If every time you see your mom, you’re nagging her to exercise and care about herself, she’s going to end up feeling worse about herself, and probably eating worse as a result. She may even start to dread your visits because she’s tired of being told what to do (and that she’s not good enough) — and that is heartbreaking.
If every night, you’re at your partner to work on his goals and dreams, he’s probably going to become even less motivated, moving further away from them instead of closer. Rather than it being an exciting, uplifting aspect of your lives that you can share and build on together, it will just feel like work, and he won’t want to do it.
His increased lack of motivation and inspiration will also negatively affect you, making it harder to get excited about your own goals and dreams, and the future you’re creating.
We think we’re helping by trying to motivate others, but in reality, we’re often making it worse.
So what can we do instead?
Be The Change
Rather than spending time in other people’s business, we can learn to attend to our own.
Taking care of ourselves and focusing on our own lives does more good than we’ll ever know.
As Benjamin Hardy, PhD wrote in an article I read this morning, “In order for your words to have power, they must have integrity.
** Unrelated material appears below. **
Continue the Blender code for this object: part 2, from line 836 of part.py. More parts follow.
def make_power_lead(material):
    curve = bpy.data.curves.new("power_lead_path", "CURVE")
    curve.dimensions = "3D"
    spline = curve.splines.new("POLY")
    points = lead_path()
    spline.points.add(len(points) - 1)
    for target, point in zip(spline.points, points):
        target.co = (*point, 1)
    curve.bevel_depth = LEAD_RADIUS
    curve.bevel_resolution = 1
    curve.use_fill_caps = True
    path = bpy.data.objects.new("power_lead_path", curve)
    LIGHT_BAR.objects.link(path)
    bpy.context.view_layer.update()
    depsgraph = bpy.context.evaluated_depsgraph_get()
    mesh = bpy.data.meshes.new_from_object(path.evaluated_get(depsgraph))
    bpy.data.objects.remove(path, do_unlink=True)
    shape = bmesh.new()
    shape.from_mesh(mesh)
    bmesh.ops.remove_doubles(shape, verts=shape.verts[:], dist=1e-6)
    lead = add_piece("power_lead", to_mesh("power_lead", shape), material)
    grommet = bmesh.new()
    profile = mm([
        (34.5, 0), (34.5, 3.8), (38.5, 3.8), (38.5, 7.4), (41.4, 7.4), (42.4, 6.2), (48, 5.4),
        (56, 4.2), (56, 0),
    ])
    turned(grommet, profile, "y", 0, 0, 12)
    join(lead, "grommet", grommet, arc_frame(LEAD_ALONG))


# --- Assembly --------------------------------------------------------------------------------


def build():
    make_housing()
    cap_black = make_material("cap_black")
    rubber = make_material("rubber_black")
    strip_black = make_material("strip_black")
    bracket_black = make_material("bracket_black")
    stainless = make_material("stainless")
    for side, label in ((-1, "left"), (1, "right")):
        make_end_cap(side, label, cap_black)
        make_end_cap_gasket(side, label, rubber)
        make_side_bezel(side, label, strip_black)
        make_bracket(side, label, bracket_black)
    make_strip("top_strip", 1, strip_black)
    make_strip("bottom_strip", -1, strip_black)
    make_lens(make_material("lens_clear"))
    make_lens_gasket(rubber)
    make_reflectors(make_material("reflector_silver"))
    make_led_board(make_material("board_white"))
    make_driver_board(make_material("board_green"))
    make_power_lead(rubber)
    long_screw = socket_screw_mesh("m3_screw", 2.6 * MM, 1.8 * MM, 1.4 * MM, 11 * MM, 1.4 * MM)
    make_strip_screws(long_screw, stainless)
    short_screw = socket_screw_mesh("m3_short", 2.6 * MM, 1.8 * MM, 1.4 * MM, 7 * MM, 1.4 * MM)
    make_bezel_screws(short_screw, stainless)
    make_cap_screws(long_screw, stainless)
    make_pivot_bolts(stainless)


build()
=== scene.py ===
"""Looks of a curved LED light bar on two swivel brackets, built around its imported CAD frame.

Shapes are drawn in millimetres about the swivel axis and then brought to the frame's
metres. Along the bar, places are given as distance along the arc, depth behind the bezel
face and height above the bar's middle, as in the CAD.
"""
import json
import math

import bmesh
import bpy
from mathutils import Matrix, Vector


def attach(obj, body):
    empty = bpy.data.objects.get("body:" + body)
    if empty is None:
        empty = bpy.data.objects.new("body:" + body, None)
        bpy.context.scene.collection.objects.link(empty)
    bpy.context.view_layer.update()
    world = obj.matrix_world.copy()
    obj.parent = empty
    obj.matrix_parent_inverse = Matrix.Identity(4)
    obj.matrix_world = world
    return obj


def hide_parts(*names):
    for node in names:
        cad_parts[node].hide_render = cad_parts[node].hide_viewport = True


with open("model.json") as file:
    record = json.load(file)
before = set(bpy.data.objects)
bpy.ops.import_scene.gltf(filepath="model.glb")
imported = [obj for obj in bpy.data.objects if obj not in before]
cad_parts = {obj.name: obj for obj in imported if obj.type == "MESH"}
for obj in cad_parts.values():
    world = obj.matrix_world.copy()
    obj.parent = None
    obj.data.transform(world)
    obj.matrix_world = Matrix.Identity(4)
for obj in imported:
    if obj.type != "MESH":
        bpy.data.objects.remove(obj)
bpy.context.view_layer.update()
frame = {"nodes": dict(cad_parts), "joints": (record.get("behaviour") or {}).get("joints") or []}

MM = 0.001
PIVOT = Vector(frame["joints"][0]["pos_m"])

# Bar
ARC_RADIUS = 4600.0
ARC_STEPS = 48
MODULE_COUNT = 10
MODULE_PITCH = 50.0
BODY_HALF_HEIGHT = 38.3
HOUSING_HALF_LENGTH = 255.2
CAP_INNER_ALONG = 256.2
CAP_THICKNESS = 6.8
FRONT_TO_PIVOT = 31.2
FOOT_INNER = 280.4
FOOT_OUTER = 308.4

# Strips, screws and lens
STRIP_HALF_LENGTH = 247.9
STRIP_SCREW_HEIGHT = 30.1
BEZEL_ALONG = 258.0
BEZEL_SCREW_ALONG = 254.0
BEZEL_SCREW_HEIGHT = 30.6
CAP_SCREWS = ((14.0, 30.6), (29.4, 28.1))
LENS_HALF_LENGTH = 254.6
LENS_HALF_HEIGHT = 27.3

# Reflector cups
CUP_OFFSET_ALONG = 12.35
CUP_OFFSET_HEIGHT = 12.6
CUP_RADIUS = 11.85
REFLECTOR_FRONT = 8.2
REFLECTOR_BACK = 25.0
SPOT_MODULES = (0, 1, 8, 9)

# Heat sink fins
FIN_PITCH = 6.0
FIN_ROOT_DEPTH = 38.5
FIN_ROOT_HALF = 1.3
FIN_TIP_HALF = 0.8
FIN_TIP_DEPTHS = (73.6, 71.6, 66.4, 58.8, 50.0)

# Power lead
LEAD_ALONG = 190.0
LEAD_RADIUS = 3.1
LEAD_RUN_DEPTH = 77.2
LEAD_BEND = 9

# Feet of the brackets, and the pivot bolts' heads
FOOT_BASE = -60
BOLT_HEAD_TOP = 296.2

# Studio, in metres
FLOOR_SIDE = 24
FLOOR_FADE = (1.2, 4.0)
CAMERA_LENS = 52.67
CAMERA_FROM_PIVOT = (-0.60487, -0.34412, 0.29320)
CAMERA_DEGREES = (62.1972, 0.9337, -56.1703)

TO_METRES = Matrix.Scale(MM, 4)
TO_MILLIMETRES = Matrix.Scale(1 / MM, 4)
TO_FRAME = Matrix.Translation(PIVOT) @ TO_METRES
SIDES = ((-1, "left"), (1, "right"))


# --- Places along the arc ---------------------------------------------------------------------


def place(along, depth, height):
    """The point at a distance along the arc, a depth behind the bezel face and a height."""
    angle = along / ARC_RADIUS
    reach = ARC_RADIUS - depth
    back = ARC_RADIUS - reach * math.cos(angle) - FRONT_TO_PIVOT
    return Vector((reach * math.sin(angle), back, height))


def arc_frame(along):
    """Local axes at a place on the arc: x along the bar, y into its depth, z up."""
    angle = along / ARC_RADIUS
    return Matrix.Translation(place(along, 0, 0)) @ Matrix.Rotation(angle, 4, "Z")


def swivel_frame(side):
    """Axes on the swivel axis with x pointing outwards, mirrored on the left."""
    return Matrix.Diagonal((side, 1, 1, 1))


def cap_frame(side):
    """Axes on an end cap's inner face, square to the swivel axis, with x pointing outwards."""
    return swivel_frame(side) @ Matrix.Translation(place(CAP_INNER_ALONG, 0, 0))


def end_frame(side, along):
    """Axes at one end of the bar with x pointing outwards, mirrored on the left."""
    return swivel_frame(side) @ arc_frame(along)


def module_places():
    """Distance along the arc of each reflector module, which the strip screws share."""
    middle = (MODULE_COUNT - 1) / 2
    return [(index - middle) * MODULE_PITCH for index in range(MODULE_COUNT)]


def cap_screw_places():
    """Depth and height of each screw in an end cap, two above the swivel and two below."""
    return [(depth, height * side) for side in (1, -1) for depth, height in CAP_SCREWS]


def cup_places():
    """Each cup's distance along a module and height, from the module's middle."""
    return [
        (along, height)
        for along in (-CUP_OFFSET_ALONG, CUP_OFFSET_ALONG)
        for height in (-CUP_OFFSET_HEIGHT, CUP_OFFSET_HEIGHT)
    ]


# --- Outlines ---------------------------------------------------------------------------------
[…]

It’s easy to say one thing and do another. And when such is the case, your words come off as shallow.”
Instead of telling your parents to exercise and eat healthy, you do those things. Make them a part of your daily life, and you’ll reap the benefits from them. Instead of telling your partner that he should work on his goals, work on yours. Make it a habit to include making progress on the things that are most important to you.
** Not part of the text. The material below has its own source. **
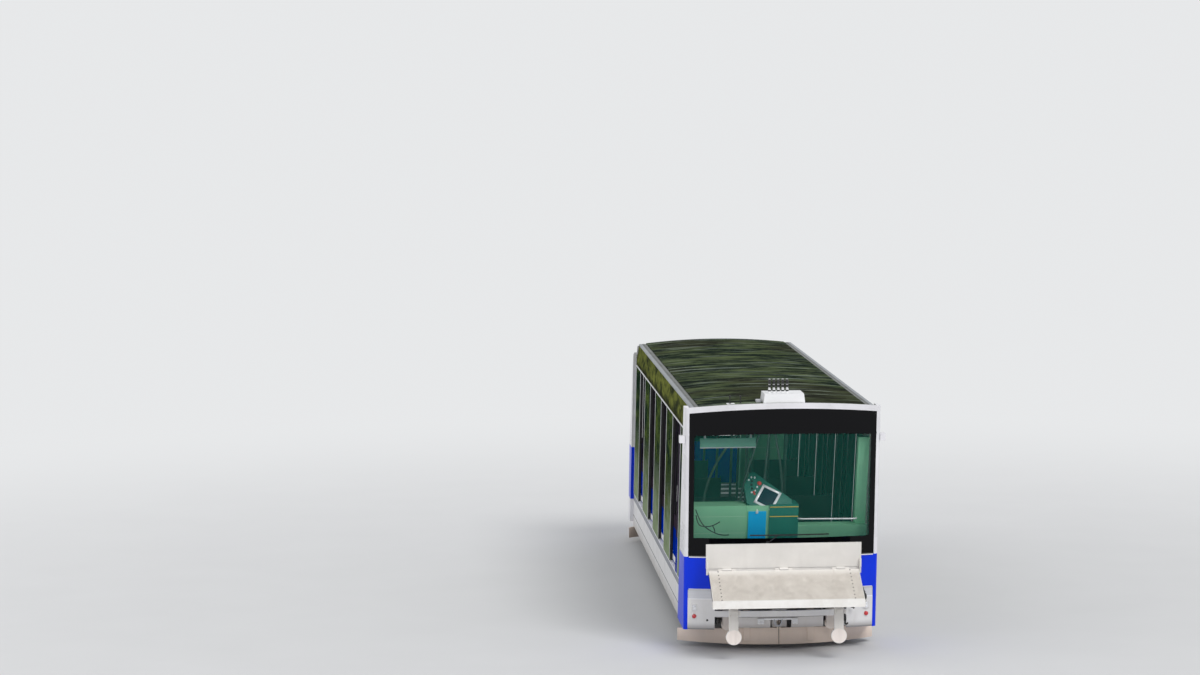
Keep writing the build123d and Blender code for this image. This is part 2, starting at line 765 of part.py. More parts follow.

As a result, you’ll become a better person. You’ll be happier, healthier, have more energy, and be more positive.
And that’s what other people are naturally drawn to. When people see someone who radiates with life, happiness, peace, and love, they want that.
Your example is showing them the way to a better life. You become the proof that it does exist, and that it is possible to change.
And that’s how the whole world is changed — one person at a time.